Why does an AVL tree balance more aggressively than a red-black tree?

AVL caps the height difference between sibling subtrees at 1; red-black caps the longest root-to-leaf path at 2× the shortest. The tighter AVL invariant means shorter trees and faster lookups, but more rotations on insert and delete.

How tall can an AVL tree get?

At most 1.4404 · log₂(n + 2) − 0.328, which is roughly 1.44 log₂ n. A perfectly balanced tree has height log₂ n, so AVL is within 44% of optimal in the worst case.

What's the difference between LL, RR, LR, and RL rotations?

LL and RR are single rotations — fixable with one rotate-right or rotate-left. LR and RL are double rotations: the imbalanced subtree is zig-zagged, so you rotate the child first to straighten it into LL/RR, then rotate the root.

Is AVL faster than red-black in practice?

AVL wins on read-heavy workloads (lower height = fewer cache misses on lookup). Red-black wins on write-heavy workloads (fewer rotations per insert and delete). Most standard libraries use red-black for that reason — std::map, java.util.TreeMap, the Linux kernel's RB tree.

Why does AVL store balance factor instead of full height?

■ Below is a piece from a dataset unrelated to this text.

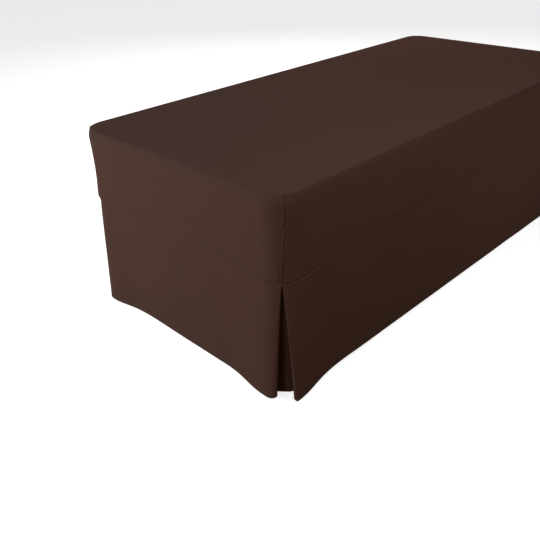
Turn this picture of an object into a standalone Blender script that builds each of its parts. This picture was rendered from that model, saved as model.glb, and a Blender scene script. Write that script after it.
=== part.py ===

Balance factor is height(right) − height(left), always in {-2, -1, 0, 1, 2}. It fits in 2 bits, where height would need ⌈log log n⌉ bits. The trade-off is updating it on rotations is fiddlier; some implementations store full height to simplify the code.

Does delete need rotations too?

Yes, and it's harder than insert. After removing a node, you may need to rebalance not just its parent but every ancestor up to the root — up to log n rotations per delete. Insert always finishes after at most one rotation (or one double rotation).